I Was a Little Bit Stressed

Now that the conference is over I can admit that I was a little stressed.  My presentation was scheduled at 3:25 on Thursday and a different one at  2:15 on Friday.  Both were the last sessions of the day.  Well on Thursday I had gone to the luncheon and listened to James Dashner speak.  He is very good. (Check out his trilogy).  Then I went to look at the vendor's exhibits.

I was in the lady's room when I overheard someone say it was 3:25.  PANIC!!!!  I raced out of the room, picked up my computer at our booth.  Then raced to the room I was presenting in.  I got there NO ONE was there.  I was crushed, I was angry with myself, and I felt devastated.

I went and laid out my materials.  Put out the hand outs.  Then called my spouse to whine.  I told him no one had come and how I was late.  Finally he asked me what time my presentation was supposed to have started.  I told him.

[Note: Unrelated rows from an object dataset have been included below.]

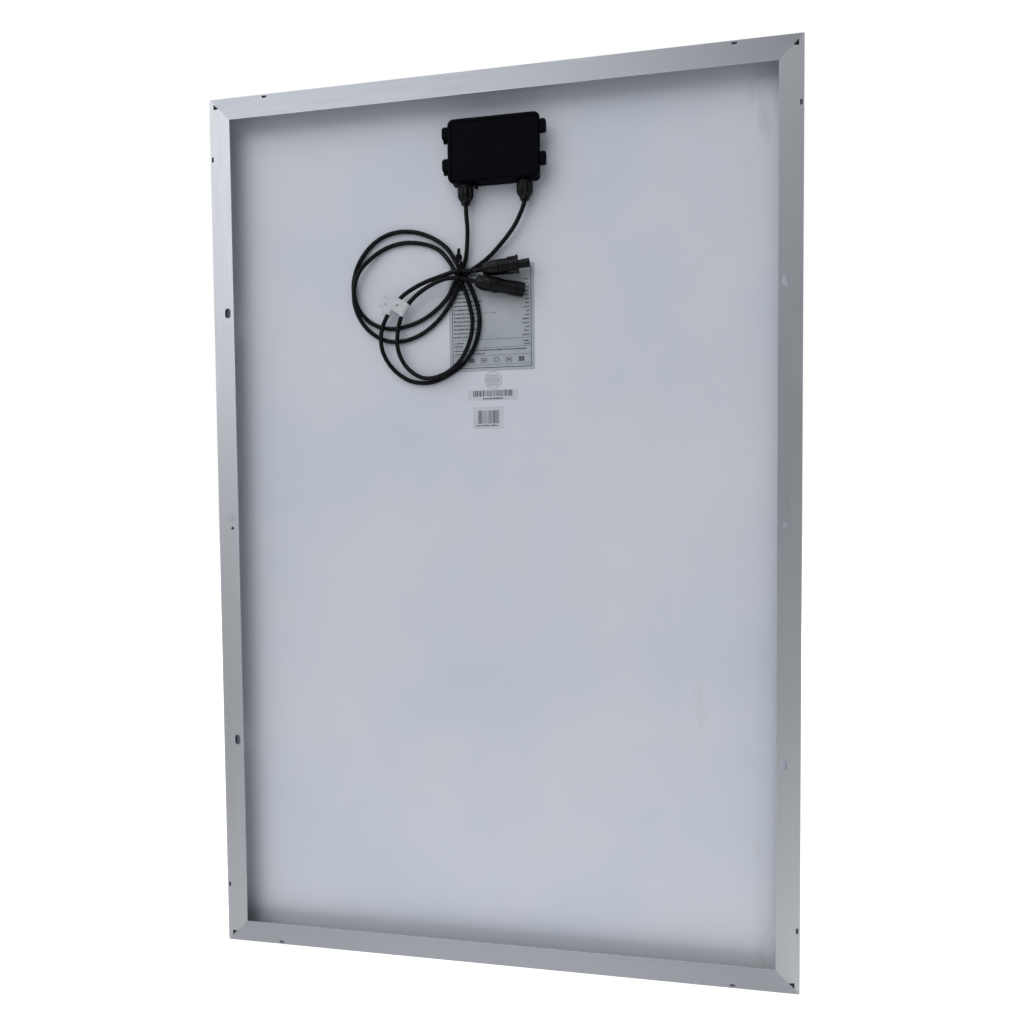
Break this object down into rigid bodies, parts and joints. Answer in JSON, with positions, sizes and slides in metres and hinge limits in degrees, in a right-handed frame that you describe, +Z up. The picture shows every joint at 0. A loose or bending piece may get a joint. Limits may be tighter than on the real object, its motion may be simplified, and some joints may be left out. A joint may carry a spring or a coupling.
{
  "type": "solar panel",
  "caption": "Framed photovoltaic module with a glass front, a recessed rear sheet, a junction box and tied output cables with connectors.",
  "frame": {"origin": "centre of the bottom edge, halfway through the frame's depth", "axes": "+Z up along the long side, -Y out of the back, +Y out of the glass, +X to the right seen from behind"},
  "size_m": [0.67, 0.03, 1.02],
  "materials": {
    "anodised_aluminium": "clear satin anodising",
    "tinned_copper": "bright tinned strip",
    "silicone": "white silicone bead",
    "front_glass": "tempered, low-iron, finely textured",
    "encapsulant": "clear laminated film",
    "solar_cells": "blue polycrystalline silicon with silver grid",
    "backsheet": "white fluoropolymer film, satin",
    "black_polymer": "moulded black, fine texture",
    "seal_rubber": "moulded",
    "diode_epoxy": "moulded epoxy",
    "cable_jacket": "extruded, satin",
    "tie_nylon": "black nylon",
    "clear_film": "white and clear printed film",
    "silver_label": "silver polyester film",
    "white_label": "white paper"
  },
  "bodies": {
    "module": {"backsheet": "backsheet", "barcode_label_long": "white_label", "barcode_label_small": "white_label", "box_adhesive": "silicone", "bus_ribbon_bottom_left": "tinned_copper", "bus_ribbon_bottom_right": "tinned_copper", "bus_ribbon_left": "tinned_copper", "bus_ribbon_middle": "tinned_copper", "bus_ribbon_right": "tinned_copper", "bypass_diode_1": "diode_epoxy", "bypass_diode_2": "diode_epoxy", "cable_left": "cable_jacket", "cable_right": "cable_jacket", "cable_tag_left": "clear_film", "cable_tag_right": "clear_film", "cable_tie": "tie_nylon", "cell_string_1": "solar_cells", "cell_string_2": "solar_cells", "cell_string_3": "solar_cells", "cell_string_4": "solar_cells", "connector_plug_body": "black_polymer", "connector_plug_contact": "tinned_copper", "connector_socket_body": "black_polymer", "connector_socket_contact": "tinned_copper", "corner_key_bottom_left": "anodised_aluminium", "corner_key_bottom_right": "anodised_aluminium", "corner_key_top_left": "anodised_aluminium", "corner_key_top_right": "anodised_aluminium", "edge_sealant": "silicone", "frame_bottom": "anodised_aluminium", "frame_left": "anodised_aluminium", "frame_right": "anodised_aluminium", "frame_top": "anodised_aluminium", "front_encapsulant": "encapsulant", "front_glass": "front_glass", "gland_seal_left": "seal_rubber", "gland_seal_right": "seal_rubber", "inspection_sticker": "clear_film", "junction_box_base": "black_polymer", "rating_label": "silver_label", "rear_encapsulant": "encapsulant", "terminal_left": "tinned_copper", "terminal_middle": "tinned_copper", "terminal_right": "tinned_copper"},
    "lid": {"junction_box_lid": "black_polymer", "lid_seal": "seal_rubber"},
    "gland_nut_left": {"gland_nut_left": "black_polymer"},
    "gland_nut_right": {"gland_nut_right": "black_polymer"},
    "connector_socket_nut": {"connector_socket_nut": "black_polymer"},
    "connector_plug_nut": {"connector_plug_nut": "black_polymer"}
  },
  "joints": [
    {"name": "lid_hinge", "type": "hinge", "parent": "module", "child": "lid", "pos_m": [-0.0495, -0.0059, 0.9345], "axis": [0, 0, -1], "range_deg": [0, 110]},
    {"name": "gland_nut_left_turn", "type": "hinge", "parent": "module", "child": "gland_nut_left", "pos_m": [-0.0274, -0.0017, 0.887], "axis": [0, 0, -1], "continuous": true},
    {"name": "gland_nut_right_turn", "type": "hinge", "parent": "module", "child": "gland_nut_right", "pos_m": [0.0405, -0.0017, 0.887], "axis": [0, 0, -1], "continuous": true},
    {"name": "connector_socket_nut_turn", "type": "hinge", "parent": "module", "child": "connector_socket_nut", "pos_m": [-0.0084, -0.0054, 0.8026], "axis": [0.9964, 0.011, 0.0846], "continuous": true},
    {"name": "connector_plug_nut_turn", "type": "hinge", "parent": "module", "child": "connector_plug_nut", "pos_m": [-0.016, -0.0056, 0.7896], "axis": [0.9739, 0.0885, -0.2089], "continuous": true}
  ]
}
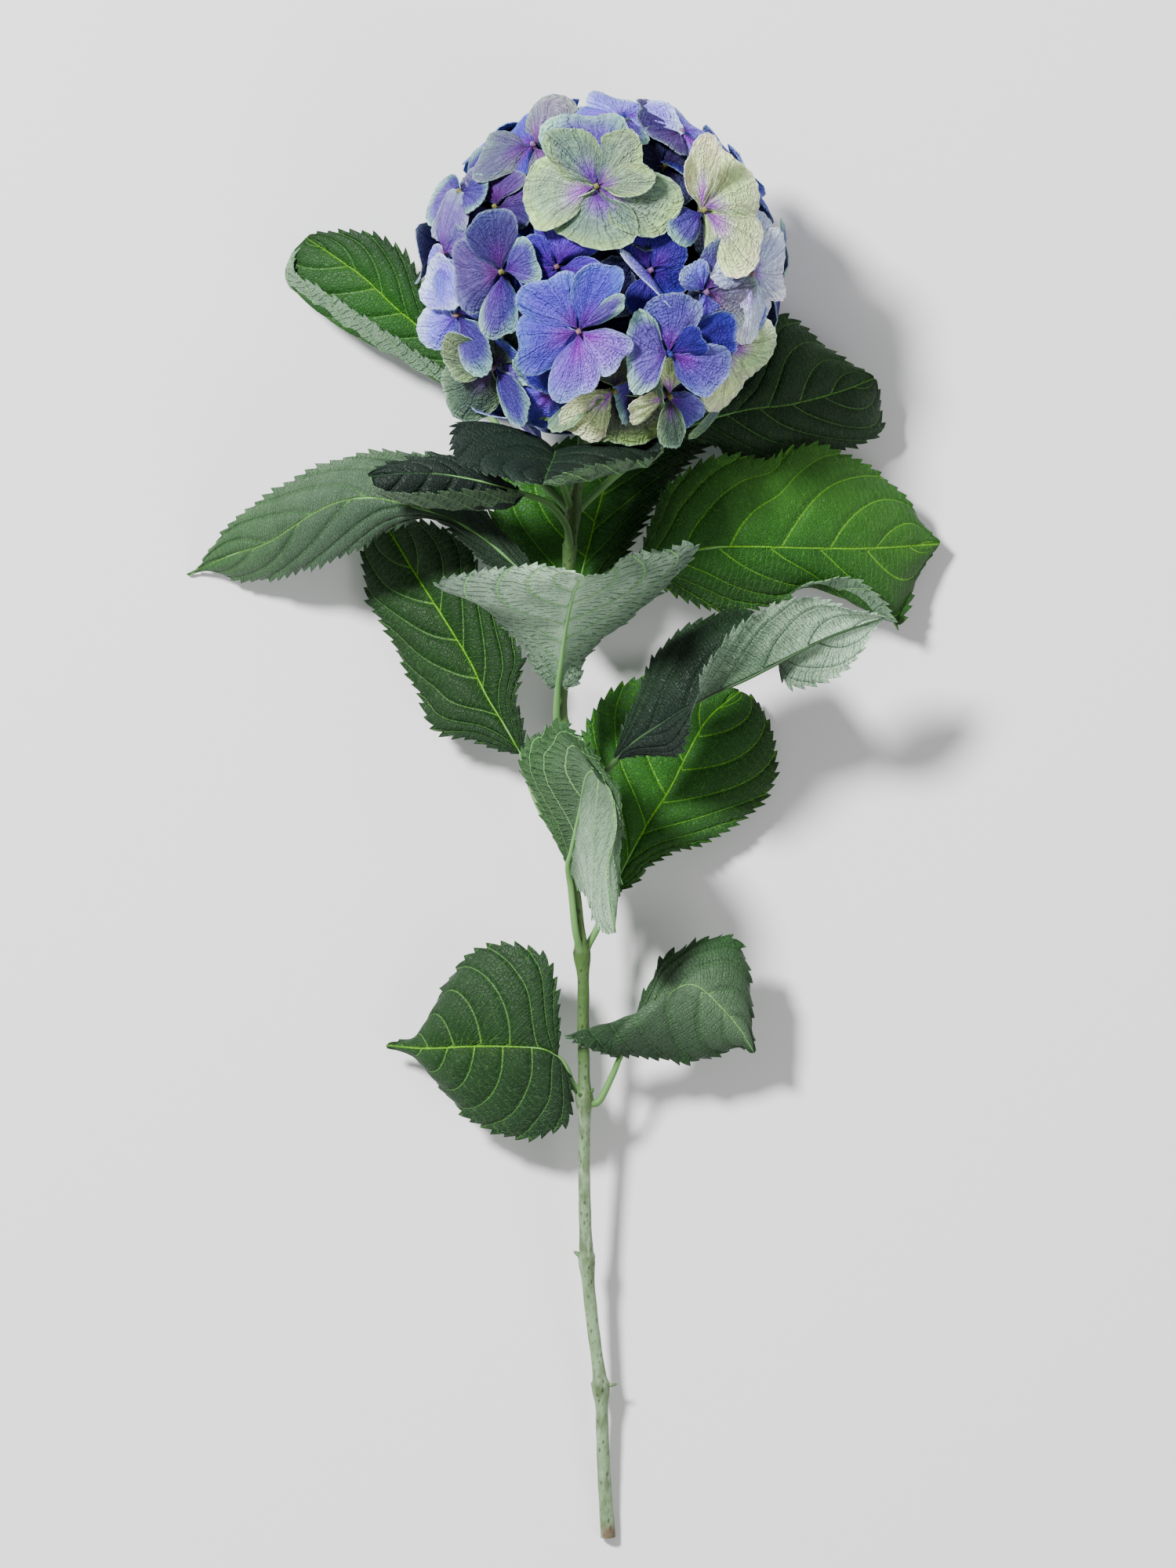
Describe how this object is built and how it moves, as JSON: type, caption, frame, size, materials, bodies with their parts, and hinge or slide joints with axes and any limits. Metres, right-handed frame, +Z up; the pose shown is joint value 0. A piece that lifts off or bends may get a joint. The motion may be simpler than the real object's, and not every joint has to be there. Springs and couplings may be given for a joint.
{
  "type": "cut hydrangea flower",
  "caption": "Cut mophead hydrangea lying on its side: a slim jointed stem with pairs of broad toothed leaves and a round blue-lilac bloom of overlapping florets.",
  "frame": {"origin": "on the surface the flower lies on, under the middle of its bounding box", "axes": "+Z up from the surface; +Y along the stem from its cut end towards the bloom; +X to the right of someone who looks down on the flower with the bloom at the top"},
  "size_m": [0.3245, 0.617, 0.1501],
  "materials": {
    "stem": "matt green bark with brown specks",
    "leaf": "satin veined leaf, paler underneath",
    "petals": "matt veined petals, blue to lilac and pale green"
  },
  "bodies": {
    "root": {"stem": "stem", "leaf_low_left": "leaf", "leaf_low_right": "leaf", "leaf_second_front": "leaf", "leaf_second_back": "leaf", "leaf_third_left": "leaf", "leaf_third_right": "leaf", "leaf_fourth_front": "leaf", "leaf_fourth_back": "leaf", "leaf_fifth_left": "leaf", "leaf_fifth_right": "leaf", "leaf_sixth_front": "leaf", "leaf_top_front": "leaf", "leaf_top_left": "leaf", "leaf_top_right": "leaf", "flower_head": "petals"}
  },
  "joints": []
}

"Ruth, it is 2:37 now.  What time does your clock say?"

How do you spell RELIEF?

Well my mood took an immediate upswing.  As it got closer to my session people started coming in.  All in all it went very well.  My Thursday session was "Thinking Like a Historian: Using Digital Newspapers in the Classroom".

When you look at the whole conference my part was small.  I can't imagine what my stress level would have been if I had been responsible for ALL the planning.  Ah well, all is well that ends well.

Did I mention our council bought 1/2 a pallet of coffee that we have to pay for within 30 days?  That is 320 bags of coffee with our own private label - The Readers Blend.   It is available in medium and bold (ground).  We sold 50 bags at the conference. Not as many as I thought we would.  Maybe I still feel some stress.

Anyone want to buy some coffee for holiday gifts? I know where you can get some!